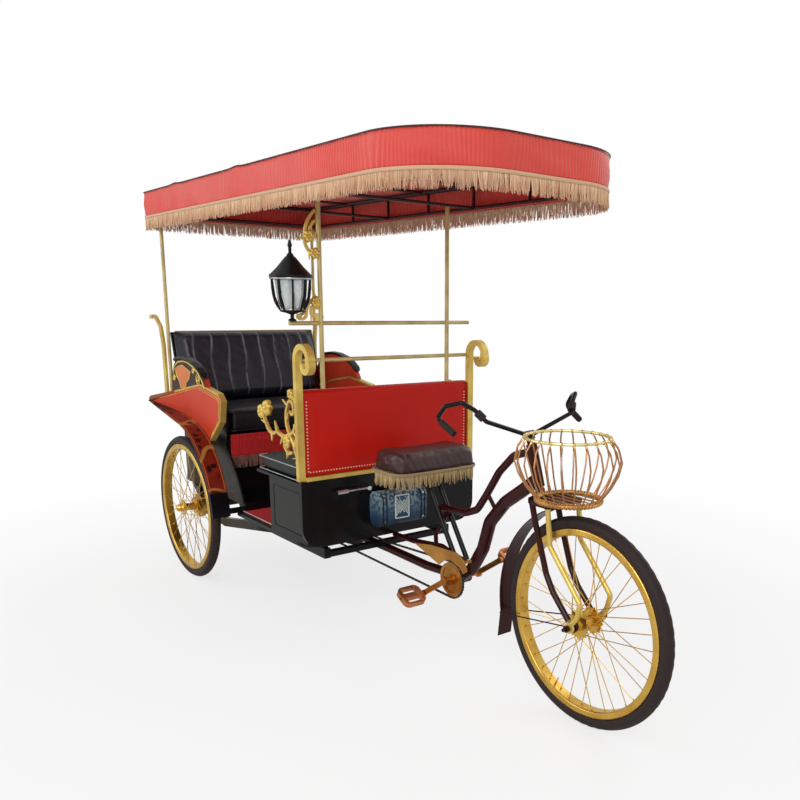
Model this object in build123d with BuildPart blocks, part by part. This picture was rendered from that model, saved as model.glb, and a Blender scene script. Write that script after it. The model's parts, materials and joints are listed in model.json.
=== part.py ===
from build123d import *
import math
import os

os.makedirs("parts", exist_ok=True)

# Electric tricycle with a fringed canopy. Millimetres.
# X runs forward, Y to the rider's left, Z up from the ground.
# Every X below is measured from the rear axle and placed with AX.

# Wheels
WHEELBASE = 2274.0
WHEEL_R = 355.0
TYRE_R = 22.5
TYRE_SIDES = 12
RIM_R = 317.0
RIM_INNER_R = 292.0
RIM_W = 44.0
SPOKES = 36
SPOKE_R = 1.6
HALF_TRACK = 450.0
SEAT_CLEARANCE = 0.3
PIN_CLEARANCE = 0.06

# Canopy outline
CANOPY_TAIL = 314.0
CANOPY_NOSE = 2050.0
CANOPY_HALF = 471.0
CANOPY_FRONT_R = 322.0
CANOPY_REAR_R = 45.0
CLOTH_T = 3.0
VALANCE_Z0 = 1755.0
VALANCE_Z1 = 1868.0
FRINGE_Z0 = 1693.0
FRINGE_T = 4.0
ROOF_RISE = 14.0

# Shared frame: the origin is under the middle of the length, which the front and rear tyres set
AX = -WHEELBASE / 2
FX = AX + WHEELBASE
WZ = WHEEL_R

# Cabin stations
FLOOR_Z = 420.0
FLOOR_T = 20.0
BODY_BOTTOM_Z = 406.0
BODY_HALF = 400.0
WELL_HALF = 362.0
BULK_X1 = 1155.0
BULK_T = 68.0
BULK_Z0 = 697.0
BULK_Z1 = 1036.0
BULK_HALF = 405.0
FRAME_T = 14.0
FRONT_BOX_X0 = 820.0
FRONT_BOX_Z1 = 660.0
FRONT_SEAT_X0 = 695.0
FRONT_SEAT_Z1 = 735.0
REAR_SEAT_X0 = -110.0
REAR_SEAT_X1 = 325.0
REAR_SEAT_Z0 = 752.0
REAR_SEAT_Z1 = 868.0
SKIRT_Z0 = 645.0
SKIRT_FRINGE_Z0 = 585.0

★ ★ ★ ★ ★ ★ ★

• _YOUR TASK_: Write out the whole listing again, exactly as it stands.

• _WRITTEN RESPONSE_:
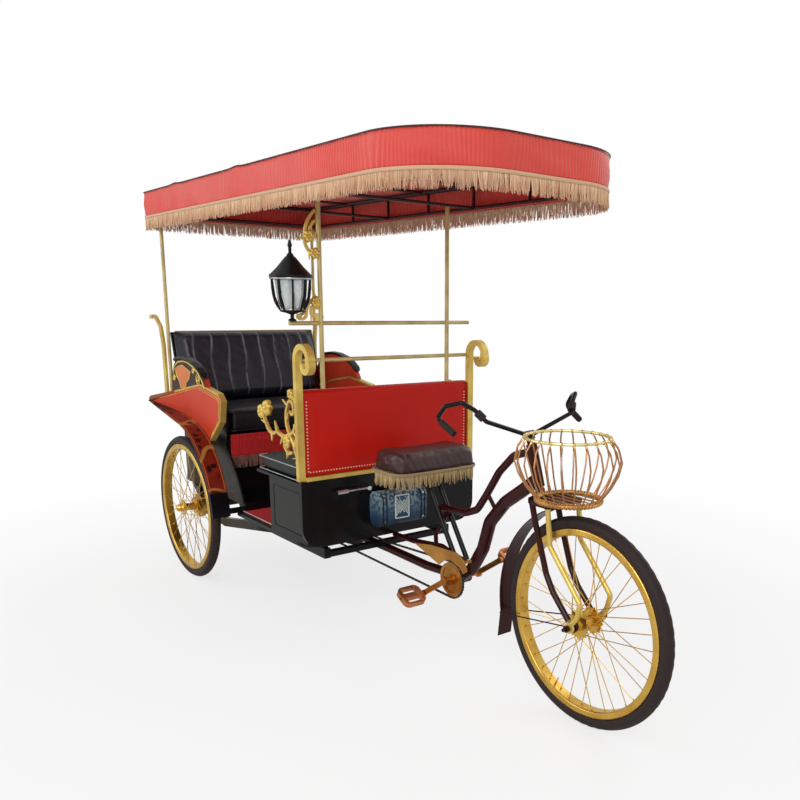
Model this object in build123d with BuildPart blocks, part by part. This picture was rendered from that model, saved as model.glb, and a Blender scene script. Write that script after it. The model's parts, materials and joints are listed in model.json.
=== part.py ===
from build123d import *
import math
import os

os.makedirs("parts", exist_ok=True)

# Electric tricycle with a fringed canopy. Millimetres.
# X runs forward, Y to the rider's left, Z up from the ground.
# Every X below is measured from the rear axle and placed with AX.

# Wheels
WHEELBASE = 2274.0
WHEEL_R = 355.0
TYRE_R = 22.5
TYRE_SIDES = 12
RIM_R = 317.0
RIM_INNER_R = 292.0
RIM_W = 44.0
SPOKES = 36
SPOKE_R = 1.6
HALF_TRACK = 450.0
SEAT_CLEARANCE = 0.3
PIN_CLEARANCE = 0.06

# Canopy outline
CANOPY_TAIL = 314.0
CANOPY_NOSE = 2050.0
CANOPY_HALF = 471.0
CANOPY_FRONT_R = 322.0
CANOPY_REAR_R = 45.0
CLOTH_T = 3.0
VALANCE_Z0 = 1755.0
VALANCE_Z1 = 1868.0
FRINGE_Z0 = 1693.0
FRINGE_T = 4.0
ROOF_RISE = 14.0

# Shared frame: the origin is under the middle of the length, which the front and rear tyres set
AX = -WHEELBASE / 2
FX = AX + WHEELBASE
WZ = WHEEL_R

# Cabin stations
FLOOR_Z = 420.0
FLOOR_T = 20.0
BODY_BOTTOM_Z = 406.0
BODY_HALF = 400.0
WELL_HALF = 362.0
BULK_X1 = 1155.0
BULK_T = 68.0
BULK_Z0 = 697.0
BULK_Z1 = 1036.0
BULK_HALF = 405.0
FRAME_T = 14.0
FRONT_BOX_X0 = 820.0
FRONT_BOX_Z1 = 660.0
FRONT_SEAT_X0 = 695.0
FRONT_SEAT_Z1 = 735.0
REAR_SEAT_X0 = -110.0
REAR_SEAT_X1 = 325.0
REAR_SEAT_Z0 = 752.0
REAR_SEAT_Z1 = 868.0
SKIRT_Z0 = 645.0
SKIRT_FRINGE_Z0 = 585.0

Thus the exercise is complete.